• **STATED TASK**: Begin at the line that contains "Write the OpenSCAD", stop after the line that contains "corner_r = 4; // [2:0.5:6]", and reproduce only that span, unaltered.

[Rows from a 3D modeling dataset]

---+---

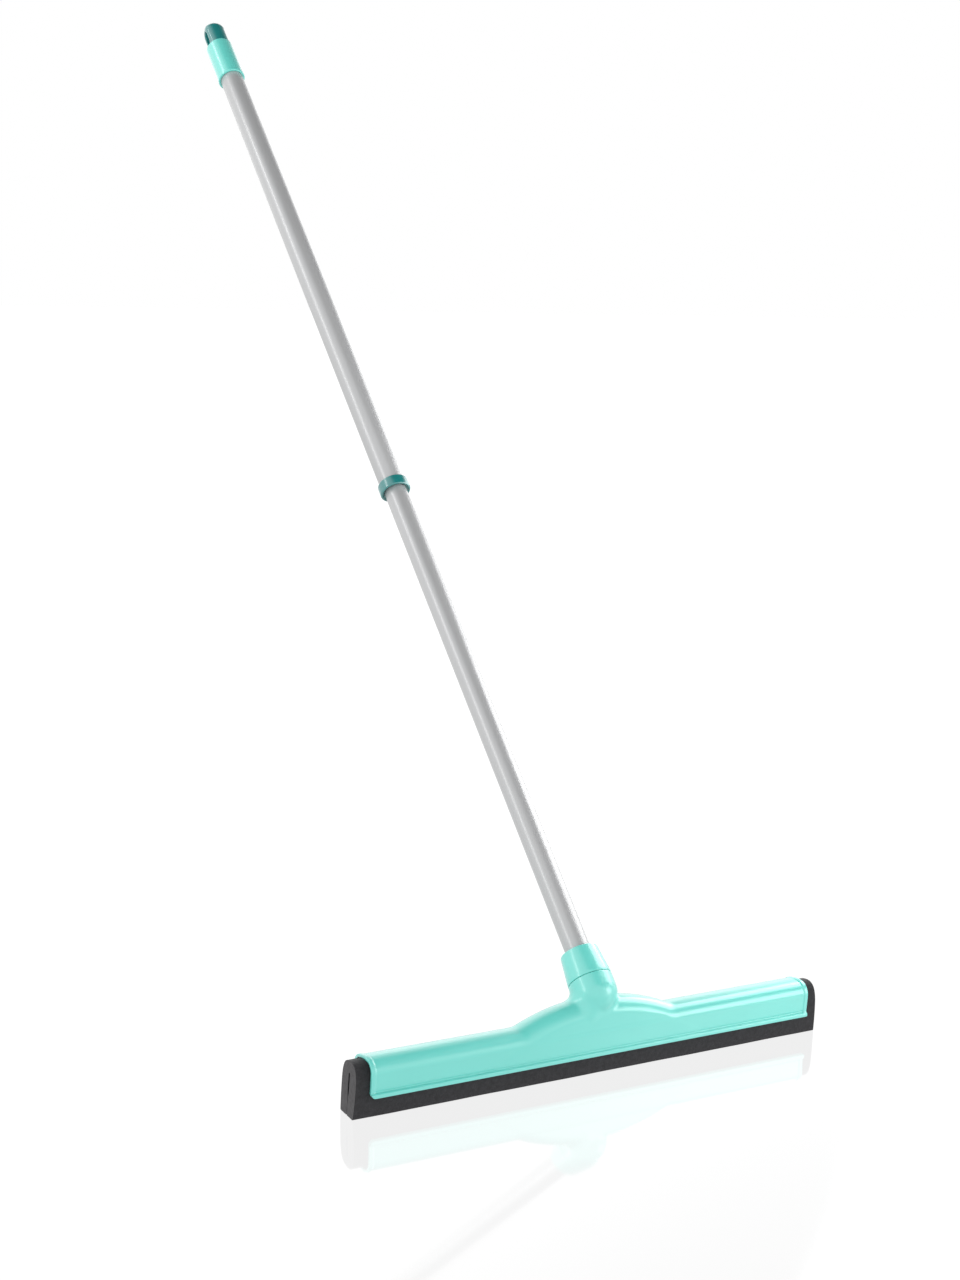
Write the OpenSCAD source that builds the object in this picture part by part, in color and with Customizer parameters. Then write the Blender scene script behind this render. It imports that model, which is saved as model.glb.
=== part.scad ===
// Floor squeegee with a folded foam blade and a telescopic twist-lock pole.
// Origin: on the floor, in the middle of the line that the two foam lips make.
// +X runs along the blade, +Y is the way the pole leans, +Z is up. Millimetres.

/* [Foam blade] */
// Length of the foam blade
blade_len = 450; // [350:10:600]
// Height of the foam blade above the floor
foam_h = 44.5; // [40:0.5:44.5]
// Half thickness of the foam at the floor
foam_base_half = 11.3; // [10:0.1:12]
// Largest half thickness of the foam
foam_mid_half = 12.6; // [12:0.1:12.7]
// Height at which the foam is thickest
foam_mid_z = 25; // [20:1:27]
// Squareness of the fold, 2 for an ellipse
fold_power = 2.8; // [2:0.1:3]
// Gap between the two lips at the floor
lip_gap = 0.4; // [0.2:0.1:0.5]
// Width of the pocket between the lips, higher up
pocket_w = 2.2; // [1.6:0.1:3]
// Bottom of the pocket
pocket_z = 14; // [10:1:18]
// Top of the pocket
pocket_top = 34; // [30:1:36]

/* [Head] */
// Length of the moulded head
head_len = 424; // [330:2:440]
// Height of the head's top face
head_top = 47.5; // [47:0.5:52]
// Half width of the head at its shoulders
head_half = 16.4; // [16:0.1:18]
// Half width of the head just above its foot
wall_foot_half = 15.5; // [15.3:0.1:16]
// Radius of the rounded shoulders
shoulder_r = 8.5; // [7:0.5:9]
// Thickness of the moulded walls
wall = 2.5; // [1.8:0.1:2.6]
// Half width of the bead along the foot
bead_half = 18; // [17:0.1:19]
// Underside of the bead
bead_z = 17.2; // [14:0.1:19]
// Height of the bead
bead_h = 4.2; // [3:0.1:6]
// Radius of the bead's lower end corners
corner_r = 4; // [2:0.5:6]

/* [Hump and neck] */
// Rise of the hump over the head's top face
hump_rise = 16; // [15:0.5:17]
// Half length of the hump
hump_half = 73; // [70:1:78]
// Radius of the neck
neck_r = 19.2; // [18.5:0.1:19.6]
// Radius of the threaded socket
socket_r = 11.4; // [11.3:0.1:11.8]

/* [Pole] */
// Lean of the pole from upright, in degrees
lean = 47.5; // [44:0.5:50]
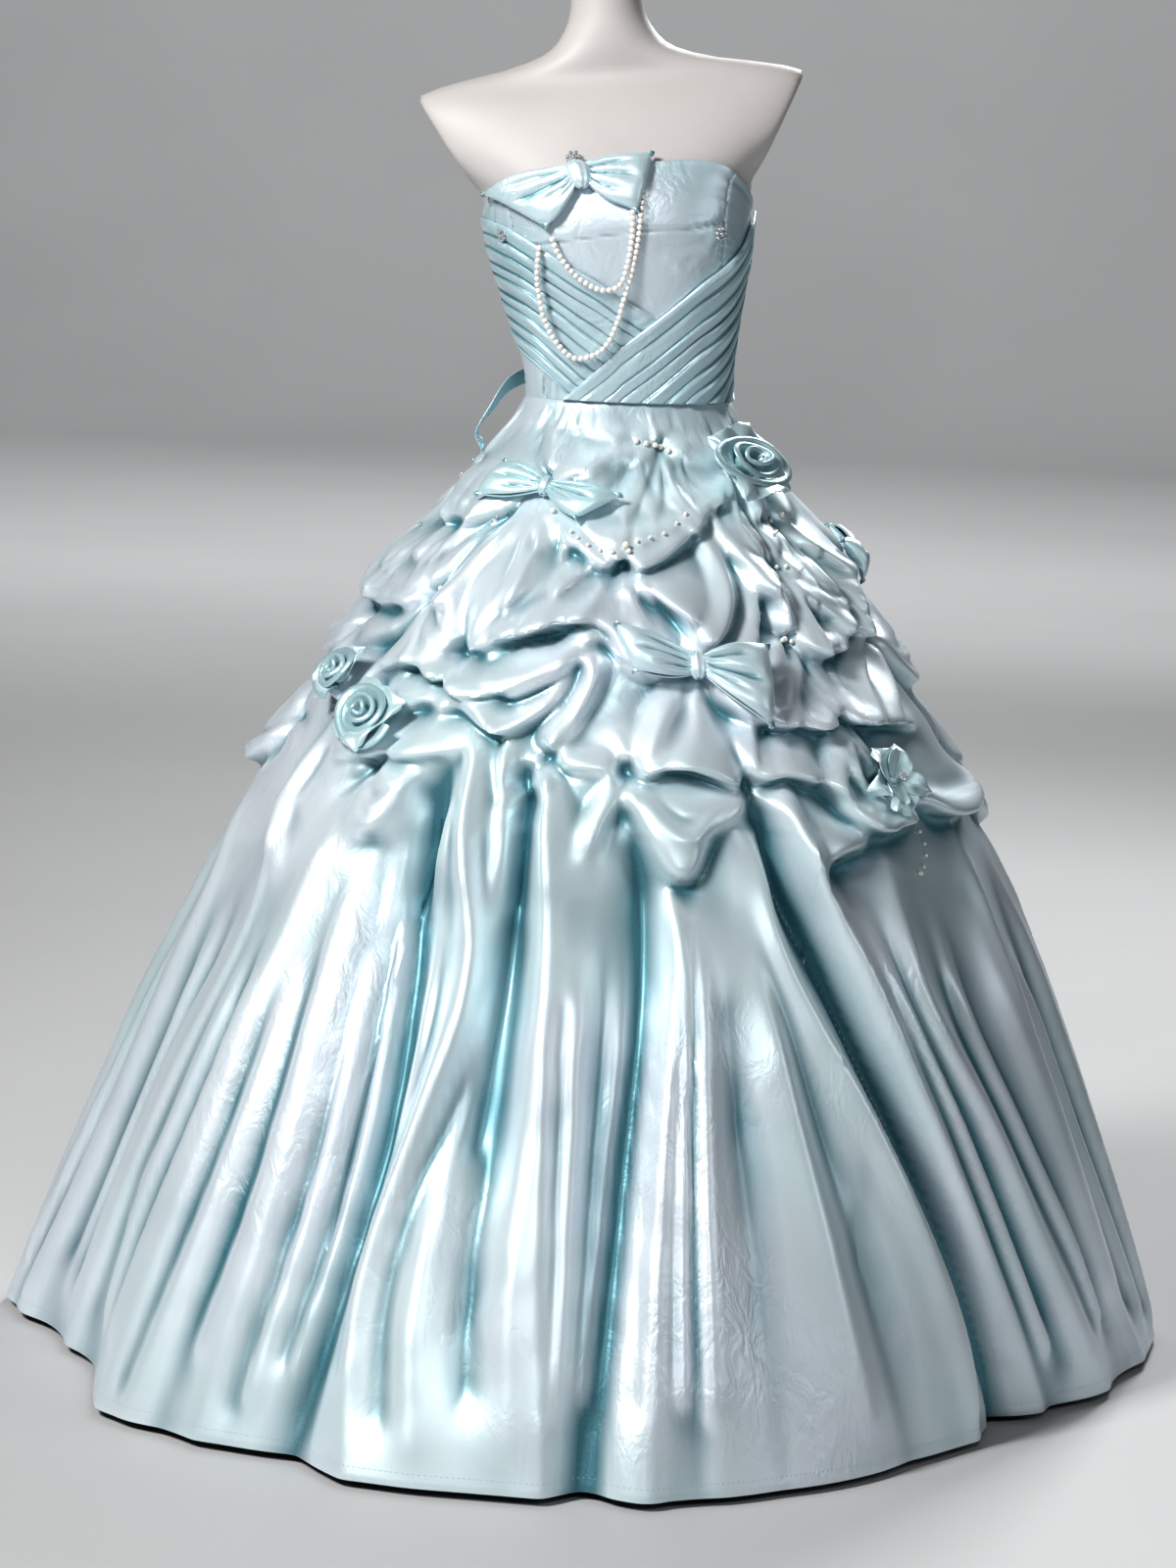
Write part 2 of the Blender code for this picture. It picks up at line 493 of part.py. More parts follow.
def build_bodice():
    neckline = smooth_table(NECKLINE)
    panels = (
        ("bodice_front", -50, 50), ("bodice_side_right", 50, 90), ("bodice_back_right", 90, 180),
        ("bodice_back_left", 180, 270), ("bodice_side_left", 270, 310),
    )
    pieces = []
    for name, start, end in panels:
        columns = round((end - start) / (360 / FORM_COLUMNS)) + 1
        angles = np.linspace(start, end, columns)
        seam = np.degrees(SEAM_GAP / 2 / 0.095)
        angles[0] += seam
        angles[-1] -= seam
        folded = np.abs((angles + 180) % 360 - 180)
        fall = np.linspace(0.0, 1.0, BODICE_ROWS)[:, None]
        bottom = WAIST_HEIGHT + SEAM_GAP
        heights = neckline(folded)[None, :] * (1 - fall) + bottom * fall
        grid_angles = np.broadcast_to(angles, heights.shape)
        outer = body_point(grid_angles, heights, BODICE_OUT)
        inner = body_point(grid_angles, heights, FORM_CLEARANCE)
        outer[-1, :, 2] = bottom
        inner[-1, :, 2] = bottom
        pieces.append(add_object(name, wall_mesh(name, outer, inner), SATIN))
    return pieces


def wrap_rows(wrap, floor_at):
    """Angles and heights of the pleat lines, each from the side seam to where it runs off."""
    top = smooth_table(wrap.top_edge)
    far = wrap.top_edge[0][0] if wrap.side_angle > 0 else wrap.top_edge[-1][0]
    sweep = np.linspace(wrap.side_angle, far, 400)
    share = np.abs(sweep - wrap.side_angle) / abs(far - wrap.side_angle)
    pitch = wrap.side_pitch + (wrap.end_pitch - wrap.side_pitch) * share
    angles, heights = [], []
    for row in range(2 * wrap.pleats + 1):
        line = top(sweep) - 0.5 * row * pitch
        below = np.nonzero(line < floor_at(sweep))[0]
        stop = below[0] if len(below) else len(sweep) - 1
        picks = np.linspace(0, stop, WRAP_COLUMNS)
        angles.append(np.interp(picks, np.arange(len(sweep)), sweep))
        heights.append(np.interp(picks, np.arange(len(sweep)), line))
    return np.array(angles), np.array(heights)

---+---

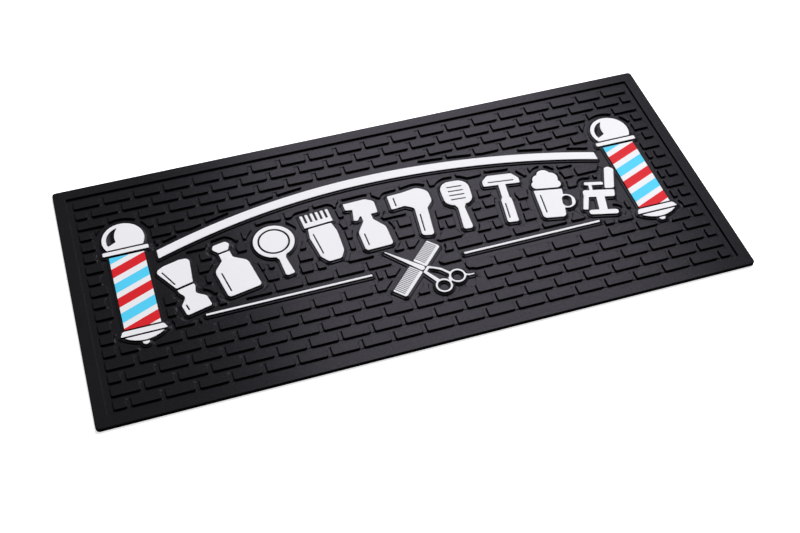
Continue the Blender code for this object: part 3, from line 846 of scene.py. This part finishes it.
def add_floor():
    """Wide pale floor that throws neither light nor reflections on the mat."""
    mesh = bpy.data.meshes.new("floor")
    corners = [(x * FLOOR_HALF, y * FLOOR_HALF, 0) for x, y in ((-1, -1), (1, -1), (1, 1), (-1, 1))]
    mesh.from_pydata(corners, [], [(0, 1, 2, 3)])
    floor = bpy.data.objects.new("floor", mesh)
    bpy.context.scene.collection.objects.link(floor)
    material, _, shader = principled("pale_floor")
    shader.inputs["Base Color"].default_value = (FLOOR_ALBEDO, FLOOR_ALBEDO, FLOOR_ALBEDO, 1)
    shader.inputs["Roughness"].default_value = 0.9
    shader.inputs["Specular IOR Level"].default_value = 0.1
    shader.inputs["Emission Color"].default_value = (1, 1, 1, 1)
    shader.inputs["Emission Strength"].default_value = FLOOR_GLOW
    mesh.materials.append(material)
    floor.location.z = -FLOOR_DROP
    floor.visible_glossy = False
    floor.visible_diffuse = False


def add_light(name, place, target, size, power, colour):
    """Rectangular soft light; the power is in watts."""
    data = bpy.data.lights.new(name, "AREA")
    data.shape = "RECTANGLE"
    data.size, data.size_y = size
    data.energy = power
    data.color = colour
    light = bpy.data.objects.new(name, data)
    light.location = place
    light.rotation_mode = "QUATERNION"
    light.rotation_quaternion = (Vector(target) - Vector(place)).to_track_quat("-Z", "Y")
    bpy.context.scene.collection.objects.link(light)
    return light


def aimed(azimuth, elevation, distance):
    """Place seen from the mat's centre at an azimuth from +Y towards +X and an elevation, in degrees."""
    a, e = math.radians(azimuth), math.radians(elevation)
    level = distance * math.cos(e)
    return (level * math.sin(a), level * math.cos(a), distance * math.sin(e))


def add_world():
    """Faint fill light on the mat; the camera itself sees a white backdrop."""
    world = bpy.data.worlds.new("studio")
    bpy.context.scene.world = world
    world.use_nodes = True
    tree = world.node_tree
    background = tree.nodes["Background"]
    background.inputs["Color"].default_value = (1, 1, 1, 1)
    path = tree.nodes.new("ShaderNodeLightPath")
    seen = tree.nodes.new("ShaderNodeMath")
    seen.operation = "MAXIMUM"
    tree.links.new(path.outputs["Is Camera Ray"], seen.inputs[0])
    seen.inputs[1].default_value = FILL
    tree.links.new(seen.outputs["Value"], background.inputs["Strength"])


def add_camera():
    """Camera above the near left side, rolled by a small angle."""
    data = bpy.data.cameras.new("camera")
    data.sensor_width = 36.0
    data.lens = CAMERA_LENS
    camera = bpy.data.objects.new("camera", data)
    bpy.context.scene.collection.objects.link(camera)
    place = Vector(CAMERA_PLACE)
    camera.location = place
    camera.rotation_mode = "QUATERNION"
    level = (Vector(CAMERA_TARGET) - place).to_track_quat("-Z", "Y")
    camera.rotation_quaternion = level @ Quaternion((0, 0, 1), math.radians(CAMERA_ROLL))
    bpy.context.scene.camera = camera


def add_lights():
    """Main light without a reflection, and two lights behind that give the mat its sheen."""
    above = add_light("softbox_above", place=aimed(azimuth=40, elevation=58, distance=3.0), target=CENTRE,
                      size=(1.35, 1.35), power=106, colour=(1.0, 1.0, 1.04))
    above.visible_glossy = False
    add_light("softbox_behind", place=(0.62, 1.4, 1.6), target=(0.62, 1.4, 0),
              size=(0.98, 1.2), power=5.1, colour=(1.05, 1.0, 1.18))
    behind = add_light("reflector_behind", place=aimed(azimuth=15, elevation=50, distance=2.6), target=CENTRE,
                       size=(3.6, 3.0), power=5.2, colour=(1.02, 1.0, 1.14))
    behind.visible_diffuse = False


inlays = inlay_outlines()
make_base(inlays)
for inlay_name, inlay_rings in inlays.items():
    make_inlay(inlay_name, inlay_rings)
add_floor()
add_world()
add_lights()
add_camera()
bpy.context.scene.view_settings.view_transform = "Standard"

---+---

• **RESULT BELOW**:
Write the OpenSCAD source that builds the object in this picture part by part, in color and with Customizer parameters. Then write the Blender scene script behind this render. It imports that model, which is saved as model.glb.
=== part.scad ===
// Floor squeegee with a folded foam blade and a telescopic twist-lock pole.
// Origin: on the floor, in the middle of the line that the two foam lips make.
// +X runs along the blade, +Y is the way the pole leans, +Z is up. Millimetres.

/* [Foam blade] */
// Length of the foam blade
blade_len = 450; // [350:10:600]
// Height of the foam blade above the floor
foam_h = 44.5; // [40:0.5:44.5]
// Half thickness of the foam at the floor
foam_base_half = 11.3; // [10:0.1:12]
// Largest half thickness of the foam
foam_mid_half = 12.6; // [12:0.1:12.7]
// Height at which the foam is thickest
foam_mid_z = 25; // [20:1:27]
// Squareness of the fold, 2 for an ellipse
fold_power = 2.8; // [2:0.1:3]
// Gap between the two lips at the floor
lip_gap = 0.4; // [0.2:0.1:0.5]
// Width of the pocket between the lips, higher up
pocket_w = 2.2; // [1.6:0.1:3]
// Bottom of the pocket
pocket_z = 14; // [10:1:18]
// Top of the pocket
pocket_top = 34; // [30:1:36]

/* [Head] */
// Length of the moulded head
head_len = 424; // [330:2:440]
// Height of the head's top face
head_top = 47.5; // [47:0.5:52]
// Half width of the head at its shoulders
head_half = 16.4; // [16:0.1:18]
// Half width of the head just above its foot
wall_foot_half = 15.5; // [15.3:0.1:16]
// Radius of the rounded shoulders
shoulder_r = 8.5; // [7:0.5:9]
// Thickness of the moulded walls
wall = 2.5; // [1.8:0.1:2.6]
// Half width of the bead along the foot
bead_half = 18; // [17:0.1:19]
// Underside of the bead
bead_z = 17.2; // [14:0.1:19]
// Height of the bead
bead_h = 4.2; // [3:0.1:6]
// Radius of the bead's lower end corners
corner_r = 4; // [2:0.5:6]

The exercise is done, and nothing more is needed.